■ Task statement: Within the material below, find each line bearing the word "groups" and present it.

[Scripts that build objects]
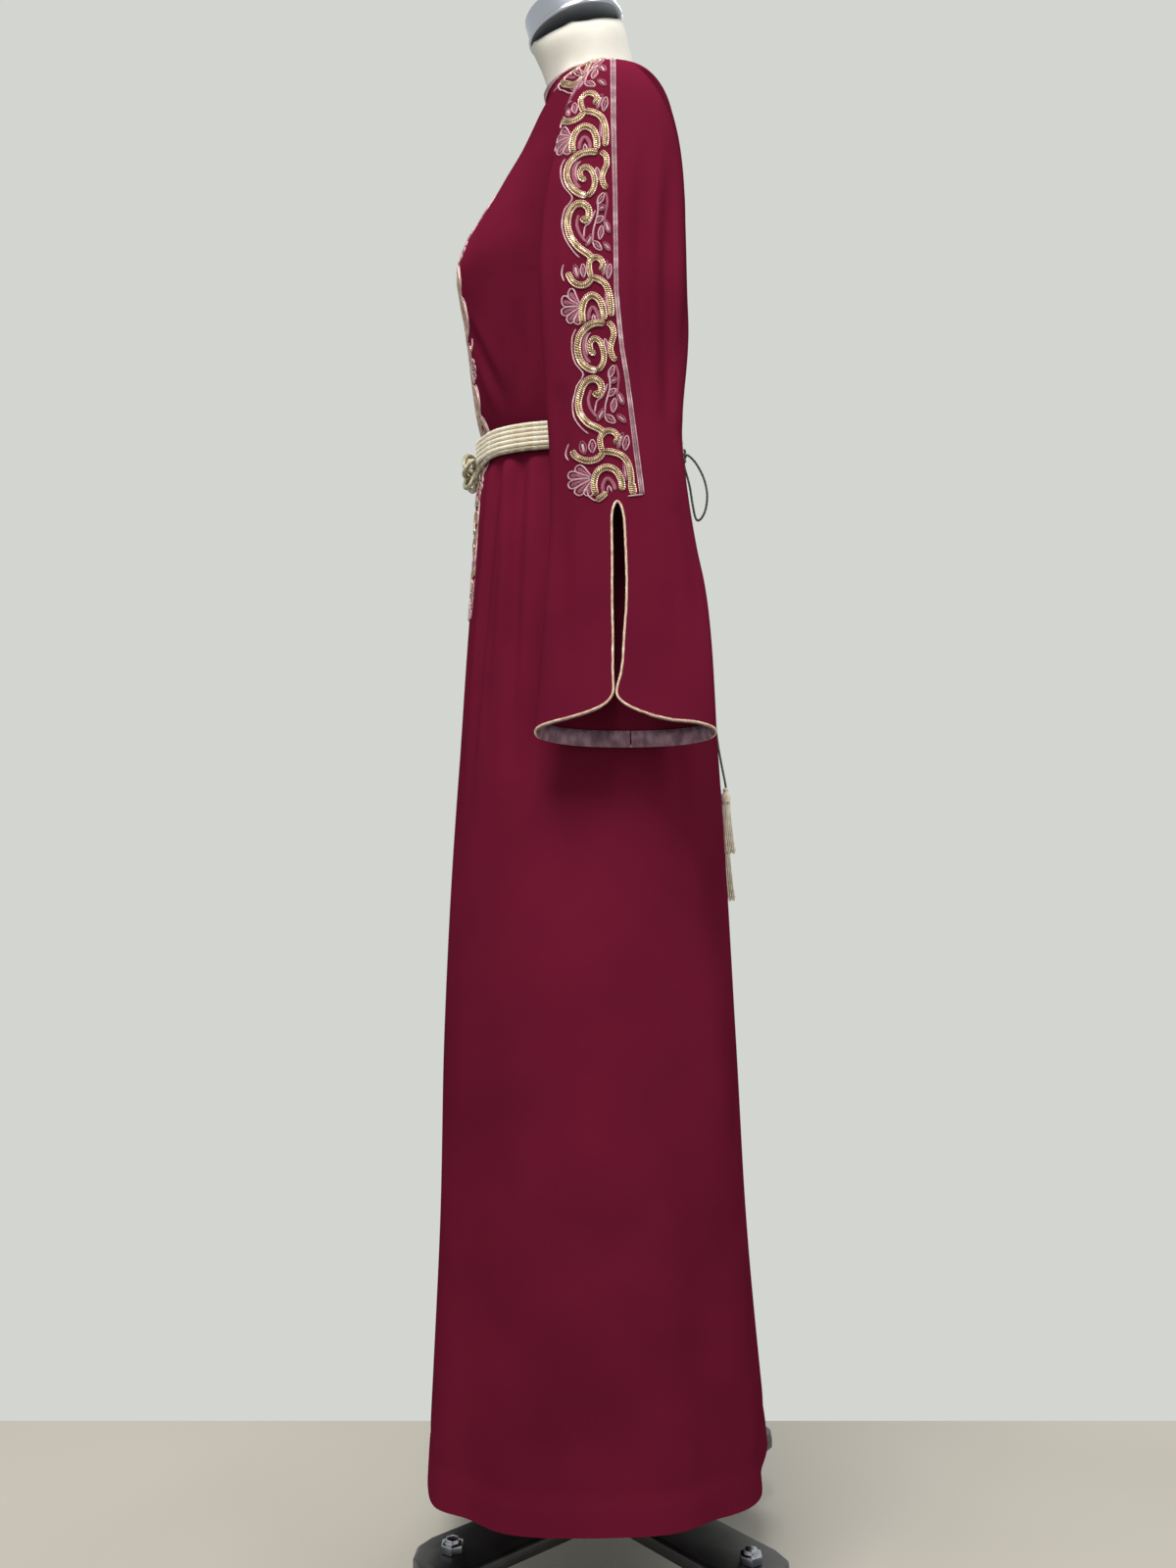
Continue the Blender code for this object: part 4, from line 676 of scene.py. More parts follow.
def body_rows():
    """The body's rows from hem to neck, each as (place in BODY, rise in the armhole or None)."""
    rows = []
    for section, steps in enumerate(STEPS_PER_SECTION):
        rows += [(section + step / steps, None) for step in range(steps)]
    for row in range(ARMHOLE_ROWS + 1):
        rise = (1 - math.cos(math.pi * row / ARMHOLE_ROWS)) / 2
        rows.append((ARMPIT + rise * (SHOULDER_POINT - ARMPIT), rise))
    return rows + [(float(section), None) for section in range(SHOULDER_POINT + 1, NECK_EDGE + 1)]


def turns_at(row):
    at, rise = row
    return (90, 90) if rise is None else armhole_turns(at, rise)


def sleeve_point(at, phi, split=0):
    """A point of the left sleeve; phi in degrees from the outer line, forwards."""
    row = section_at(SLEEVE, at)
    cos, sin = math.cos(math.radians(phi)), math.sin(math.radians(phi))
    power = 2 / row.square
    out = math.copysign(abs(cos) ** power, cos)
    along = math.copysign(abs(sin) ** power, sin)
    middle_x = (row.front_x + row.back_x) / 2
    x = middle_x - (row.back_x - row.front_x) / 2 * along
    y = -(row.out_y + row.in_y) / 2 - (row.out_y - row.in_y) / 2 * out
    z = (row.out_z + row.in_z) / 2 + (row.out_z - row.in_z) / 2 * out
    drop = SLEEVE[SLIT_TOP].out_z - z
    drift = float(np.interp(drop, *zip(*SLIT_DRIFT)))
    if phi % 360 == 0 and at > SLIT_TOP - 1:
        x += drift + split * float(np.interp(drop, *zip(*SLIT_HALF_WIDTH)))
    if at > SLIT_TOP + 1 and out > 0:
        share = (at - SLIT_TOP - 1) / (CUFF - SLIT_TOP - 1)
        slit_x = middle_x + drift
        run = CUFF_RISE_RUN[0 if x < slit_x else 1]
        z += CUFF_RISE * share**2 * math.exp(-abs(x - slit_x) / run) * out
    return Vector((x, y, z))


def sleeve_rows():
    """The sleeve's rows below the armhole, as places in SLEEVE."""
    rows = [SLIT_TOP + SLIT_ARCH]
    for section, steps in enumerate(SLEEVE_STEPS):
        rows += [section + step / steps for step in range(steps)]
    return sorted(rows) + [float(CUFF)]


PANELS = ["front_left", "front_right", "back", "sleeve_left", "sleeve_right"]
FRONT_L, FRONT_R, BACK, SLEEVE_L, SLEEVE_R = range(5)
OTHER_SIDE = {FRONT_L: FRONT_R, BACK: BACK, SLEEVE_L: SLEEVE_R}


def panel_grid(shape, columns, rows, place_at, panel):
    """One cut panel of the left half as a grid, marked with its panel number."""
    made = bmesh.ops.create_grid(shape, x_segments=columns, y_segments=rows, size=1)["verts"]
    for vert in made:
        i = round((vert.co.x + 1) / 2 * columns)
        j = round((vert.co.y + 1) / 2 * rows)
        vert.co = place_at(i, j)
    for face in {face for vert in made for face in vert.link_faces}:
        face.material_index = panel


# Above this height the armhole seam is eased into the sleeve's cap
CAP_SEAM_FROM = 1.30


def sewn_cage():
    """All panels sewn edge to edge: a coarse cage of the garment's outer face."""
    rows = body_rows()
    sleeves = sleeve_rows()
    armpit_row = next(k for k, row in enumerate(rows) if row[1] is not None)

    def front(i, j):
        return body_point(rows[j][0], turns_at(rows[j])[0] * i / FRONT_COLUMNS)

    def back(i, j):
        start = turns_at(rows[j])[1]
        return body_point(rows[j][0], start + (180 - start) * i / FRONT_COLUMNS)

    def sleeve(i, j):
        if j == 0:
            row = rows[armpit_row + abs(i - ARMHOLE_ROWS)]
            return body_point(row[0], turns_at(row)[0 if i <= ARMHOLE_ROWS else 1])
        at = sleeves[j - 1]
        split = {0: -1, 2 * ARMHOLE_ROWS: 1}.get(i, 0) if at > SLIT_TOP else 0
        return sleeve_point(at, 360 * (i % (2 * ARMHOLE_ROWS)) / (2 * ARMHOLE_ROWS), split)

    cage = bmesh.new()
    panel_grid(cage, FRONT_COLUMNS, len(rows) - 1, front, FRONT_L)
    panel_grid(cage, FRONT_COLUMNS, len(rows) - 1, back, BACK)
    panel_grid(cage, 2 * ARMHOLE_ROWS, len(sleeves), sleeve, SLEEVE_L)
    bmesh.ops.remove_doubles(cage, verts=cage.verts[:], dist=1e-6)
    armhole = [v for v in cage.verts
               if {FRONT_L, SLEEVE_L} <= {f.material_index for f in v.link_faces}
               or {BACK, SLEEVE_L} <= {f.material_index for f in v.link_faces}]
    near = {n for v in armhole if v.co.z > CAP_SEAM_FROM for e in v.link_edges for n in e.verts}
    for _ in range(2):
        bmesh.ops.smooth_vert(cage, verts=list(near), factor=0.25,
                              use_axis_x=True, use_axis_y=True, use_axis_z=True)
    copy = bmesh.ops.duplicate(cage, geom=cage.verts[:] + cage.edges[:] + cage.faces[:])["geom"]
    other = [g for g in copy if isinstance(g, bmesh.types.BMVert)]
    bmesh.ops.scale(cage, vec=(1, -1, 1), verts=other)
    for face in [g for g in copy if isinstance(g, bmesh.types.BMFace)]:
        face.material_index = OTHER_SIDE[face.material_index]
    bmesh.ops.remove_doubles(cage, verts=[v for v in cage.verts if abs(v.co.y) < 1e-6], dist=1e-6)
    bmesh.ops.recalc_face_normals(cage, faces=cage.faces[:])
    return cage


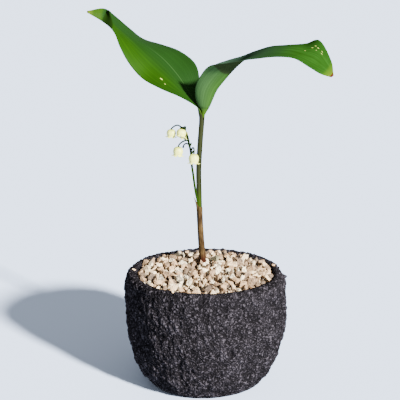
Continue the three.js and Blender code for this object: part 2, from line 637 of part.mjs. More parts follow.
function flowerStem() {
  const inSheath = SCAPE_HEIGHTS.map((height) => {
    const axis = shootAt(height);
    return [axis.x + SCAPE_SHIFT.x, axis.y + SCAPE_SHIFT.y, height];
  });
  const radiusAt = (share) => mix(SCAPE_RADIUS, SCAPE_TIP_RADIUS, share);
  const scape = solid(rod(curveThrough([...inSheath, ...SCAPE_FREE]), SCAPE_STEPS, SCAPE_SIDES, radiusAt));
  const pedicels = [...Object.values(PEDICELS), BARE_PEDICEL].map((line) => (
    solid(rod(curveThrough(line), PEDICEL_STEPS, PEDICEL_SIDES, () => PEDICEL_RADIUS))
  ));
  const bracts = BRACTS.map(({ base, tip }) => {
    const middle = base.map((value, k) => mix(value, tip[k], 0.5));
    return smallBlade([base, middle, tip], BRACT_HALVES, BRACT_ACROSS);
  });
  return geometryOf(fuse([scape, ...pedicels, ...bracts]));
}

// ---- Bells ----

/** One ring of a bell's wall; its lobes lie at whole sixths of a turn. */
function bellRing(sides, radiusAt, heightAt) {
  return Array.from({ length: sides }, (_, i) => {
    const angle = (-2 * Math.PI * i) / sides;
    const lobe = 0.5 + 0.5 * Math.cos(BELL_LOBES * angle);
    const radius = radiusAt(lobe);
    return new THREE.Vector3(radius * Math.cos(angle), radius * Math.sin(angle), heightAt(lobe));
  });
}

/** A bell hanging from the origin along -Z: a cup with six lobes turned outwards. */
function bellCup({ length, radius }) {
  const sides = BELL_LOBES * BELL_SIDES_PER_LOBE;
  const even = ([share, drop], wall) => (
    bellRing(sides, () => share * radius - wall, () => -drop * length - wall * BELL_INNER_SINK)
  );
  const lip = (wall, lower) => bellRing(
    sides,
    (lobe) => mix(BELL_NOTCH.radius, BELL_LOBE.radius, lobe) * radius - wall,
    (lobe) => -mix(BELL_NOTCH.drop, BELL_LOBE.drop, lobe) * length - lower,
  );
  const outside = BELL_OUTSIDE.map((place) => even(place, 0));
  const inside = [...BELL_OUTSIDE].reverse().slice(0, 3).map((place) => even(place, BELL_WALL));
  const cutRim = lip(BELL_WALL * BELL_RIM_CUT.inset, BELL_WALL * BELL_RIM_CUT.lower);
  const topOfInside = bellRing(
    sides,
    () => BELL_INSIDE_TOP.radius * radius,
    () => -BELL_INSIDE_TOP.drop * length - BELL_WALL,
  );
  return loft([...outside, lip(0, 0), cutRim, ...inside, topOfInside]);
}

/** A bell turned to its own axis and hung just below the end of its pedicel. */
function bell(name) {
  const end = vector(PEDICELS[name].at(-1));
  const axis = vector(BELLS[name].axis).normalize();
  const geometry = bellCup(BELLS[name]);
  geometry.applyQuaternion(new THREE.Quaternion().setFromUnitVectors(new THREE.Vector3(0, 0, -1), axis));
  const hang = end.addScaledVector(axis, PEDICEL_RADIUS + BELL_GAP);
  geometry.translate(hang.x, hang.y, hang.z);
  return geometry;
}

// ---- Assembly ----

/** A named piece with its own material. */
function piece(name, geometry, material) {
  const finished = merged(geometry);
  finished.computeVertexNormals();
  const mesh = new THREE.Mesh(finished, material.clone());
  mesh.name = name;
  return mesh;
}

const plant = new THREE.Group();
plant.add(piece('pot', pot(), STONEWARE));
plant.add(piece('soil', soil(), SOIL));
plant.add(piece('gravel', gravel(), GRAVEL));
plant.add(piece('rhizome', geometryOf(rhizomeBody(0)), RHIZOME_SKIN));
plant.add(piece('sheath', sheath(), SHEATH_SKIN));
plant.add(piece('outer_leaf', outerLeaf(), OUTER_LEAF));
plant.add(piece('inner_leaf', innerLeaf(), INNER_LEAF));
plant.add(piece('flower_stem', flowerStem(), STEM_GREEN));
for (const name of Object.keys(BELLS)) plant.add(piece(name, bell(name), BELL_WHITE));

export default plant;
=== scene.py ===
"""Potted lily of the valley: the looks of the plant and its pot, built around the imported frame.

Sizes are in millimetres in the fields and constants, and metres in every mesh. The origin is the
centre of the pot's foot, +X is to the right of the front view, +Y to the back and +Z up.
"""

from __future__ import annotations

import json
import logging
import math
from collections.abc import Iterable, Sequence
from dataclasses import dataclass, field
from enum import Enum
from typing import Any

import bmesh
import bpy
import numpy as np
from mathutils import Matrix, Vector

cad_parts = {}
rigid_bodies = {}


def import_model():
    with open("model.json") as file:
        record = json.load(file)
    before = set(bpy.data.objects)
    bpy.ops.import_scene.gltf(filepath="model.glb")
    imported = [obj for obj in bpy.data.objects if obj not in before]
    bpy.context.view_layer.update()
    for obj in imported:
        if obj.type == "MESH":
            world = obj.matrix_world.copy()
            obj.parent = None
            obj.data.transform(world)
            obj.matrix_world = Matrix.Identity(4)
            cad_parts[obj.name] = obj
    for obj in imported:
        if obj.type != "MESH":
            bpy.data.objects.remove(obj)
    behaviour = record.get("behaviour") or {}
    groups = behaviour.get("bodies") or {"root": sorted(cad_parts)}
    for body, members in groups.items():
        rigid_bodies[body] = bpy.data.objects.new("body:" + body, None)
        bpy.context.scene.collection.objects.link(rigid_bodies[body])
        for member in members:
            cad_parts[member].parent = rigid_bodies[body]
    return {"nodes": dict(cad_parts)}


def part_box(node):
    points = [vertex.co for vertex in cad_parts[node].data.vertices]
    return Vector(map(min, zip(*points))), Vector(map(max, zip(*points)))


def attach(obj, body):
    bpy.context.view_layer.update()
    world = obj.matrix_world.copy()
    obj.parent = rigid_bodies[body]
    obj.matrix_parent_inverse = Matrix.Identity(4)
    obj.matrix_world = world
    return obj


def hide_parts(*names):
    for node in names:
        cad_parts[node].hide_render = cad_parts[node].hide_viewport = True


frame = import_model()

LOG = logging.getLogger("lily")
MM = 0.001
FULL_TURN = 2 * math.pi
BODY = "root"
Colour = tuple[float, float, float]
Point = tuple[float, float, float]

# The axis of the shoot from its foot in the soil to the fork of the leaves.
SHOOT_AXIS: tuple[Point, ...] = (
    (-0.6, 10, 52), (-0.9, 10, 62), (-1.5, 10, 73), (-2.7, 10, 88.5), (-3.4, 10, 101), (-3.7, 10, 112),
    (-4, 10, 122), (-4.1, 10, 132.5), (-3.4, 10, 147), (-2.6, 10, 158), (-2.1, 10, 165),
)


# ---- Shapes and numbers ----


def catmull_rom(points: Sequence[Sequence[float]], shares: np.ndarray) -> np.ndarray:
    """A smooth line through given points.

    Args:
        points: The points, each with any number of values.
        shares: Places along the line from 0 to 1, even in the points' order.

    Returns:
        One row of values for each share.
    """
    values = np.asarray(points, float)
    values = np.vstack([2 * values[0] - values[1], values, 2 * values[-1] - values[-2]])
    place = np.clip(shares, 0, 1) * (len(points) - 1)
    first = np.minimum(place.astype(int), len(points) - 2)
    t = (place - first)[:, None]
    a, b, c, d = (values[first + k] for k in range(4))
    return 0.5 * (2 * b + (c - a) * t + (2 * a - 5 * b + 4 * c - d) * t**2 + (3 * b - a - 3 * c + d) * t**3)


def smooth_step(low: float, high: float, value: np.ndarray) -> np.ndarray:
    """A soft rise from 0 at low to 1 at high."""
    t = np.clip((value - low) / (high - low), 0, 1)
    return t * t * (3 - 2 * t)


def lattice_value(i: np.ndarray, j: np.ndarray, k: np.ndarray) -> np.ndarray:
    """A repeatable value from -1 to 1 for each whole-numbered place."""
    mixed = np.sin(i * 127.1 + j * 311.7 + k * 74.7) * 43758.5453
    return 2 * (mixed - np.floor(mixed)) - 1


def relief(places: np.ndarray, spacing: float) -> np.ndarray:
    """Smooth relief from -1 to 1 through space.

    Args:
        places: Points in millimetres, one to a row.
        spacing: The size of its lumps in millimetres.

    Returns:
        One value for each point.
    """
    spaced = places / spacing
    whole = np.floor(spaced)
    u, v, w = (t * t * (3 - 2 * t) for t in (spaced - whole).T)
    i, j, k = whole.T

    def edge(b: int, c: int) -> np.ndarray:
        """The relief along one edge of each lattice cell."""
        low = lattice_value(i, j + b, k + c)
        return low + (lattice_value(i + 1, j + b, k + c) - low) * u

    front = edge(0, 0) + (edge(1, 0) - edge(0, 0)) * v
    back = edge(0, 1) + (edge(1, 1) - edge(0, 1)) * v
    return front + (back - front) * w


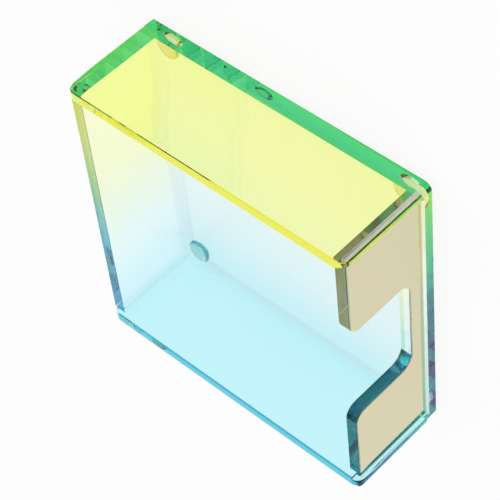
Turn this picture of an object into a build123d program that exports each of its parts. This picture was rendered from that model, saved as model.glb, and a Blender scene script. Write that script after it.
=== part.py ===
from build123d import *
import math
import os

# Open note box of welded acrylic sheet, millimetres.
# It stands on its feet with the opening up: +X is the yellow side, -X the blue side,
# -Y the front with the mirrored face and the finger notch. The origin is on the table,
# under the middle of the base plate.

# Compartment that holds the notes
compartment_width = 92.0
compartment_depth = 90.8

# Acrylic sheet
sheet_thickness = 4.0
front_wall_thickness = 2.5
facing_thickness = 1.3

# Heights above the floor of the compartment
side_height = 30.4
front_height = 28.2
back_height = 29.0

# Rebate along the front of the base plate and the side plates. It leaves a thinner lip
# that frames the facing plate and stands proud of the mirror film
lip_thickness = 3.0
lip_reach = 1.2

# Rounded corners at the rim of a side plate, and the upright front edges of the box
side_corner_radius = 3.0
side_edge_radius = 1.2
base_corner_radius = 2.5

# Finger notch through the front wall, the facing plate and the film, open to the rim
notch_width = 35.4
notch_sill = 4.4
notch_floor_radius = 4.5
notch_rim_radius = 4.0

# Mirror film on the front of the facing plate
film_thickness = 0.2
film_margin = 0.3

# Round bumper feet with their adhesive discs
foot_diameter = 8.0
foot_height = 2.05
foot_side_height = 0.5
foot_flat_diameter = 3.0
foot_margin = 3.0
adhesive_diameter = 7.6
adhesive_thickness = 0.15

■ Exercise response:
    groups = behaviour.get("bodies") or {"root": sorted(cad_parts)}
    for body, members in groups.items():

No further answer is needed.